So the Court of Arbitration for Sport (CAS) has ruled that Kamila Valieva can compete in the individual ice-skating competition . As I suggested in my last blog this seems to be largely based on her “protected person” status given that she is a minor. I don’t find this surprising, especially as a doping offence has not been admitted by the athlete or her team and – apparently – the B sample has not been tested. However, neither the IOC  nor WADA  are happy about this; indeed WADA feels that CAS did not understand the WADA rules. Also it blames Russia for not requesting that her sample be fast tracked so that the result was known prior to the start of the Olympics.

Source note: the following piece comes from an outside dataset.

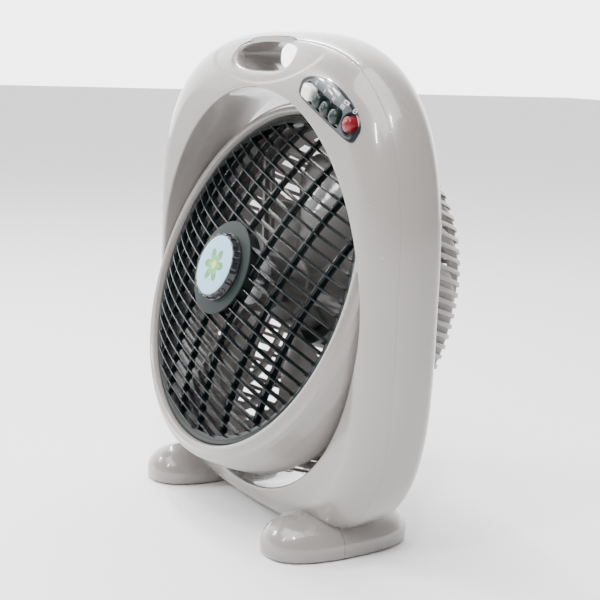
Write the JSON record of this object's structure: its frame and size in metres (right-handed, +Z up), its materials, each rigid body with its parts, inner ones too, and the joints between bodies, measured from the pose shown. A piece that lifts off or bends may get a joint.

However, the CAS judgement was ONLY with regards to whether she can compete in the event. Not whether she (or more reasonably those who are responsible for her wellbeing) committed a doping offence. She - and indeed the whole ROC team – could still lose all their medals. And no medal ceremonies will be held for either the team or individual women’s ice skating at these Olympics. An extra (25th) athlete is being allowed to skate in the final free skating in the (admittedly unlikely chance) that the 25th best skater would have been denied a medal if Valieva was later banned.
Meanwhile WADA have said they will investigate the role of Valieva’s support personnel, a process already started by the Russian Anti-Doping Agency. I could comment but as this is more (all?) about the law rather than the science of doping – and laced with bit of politics of course – there is not much more that I can usefully ad as a scientist.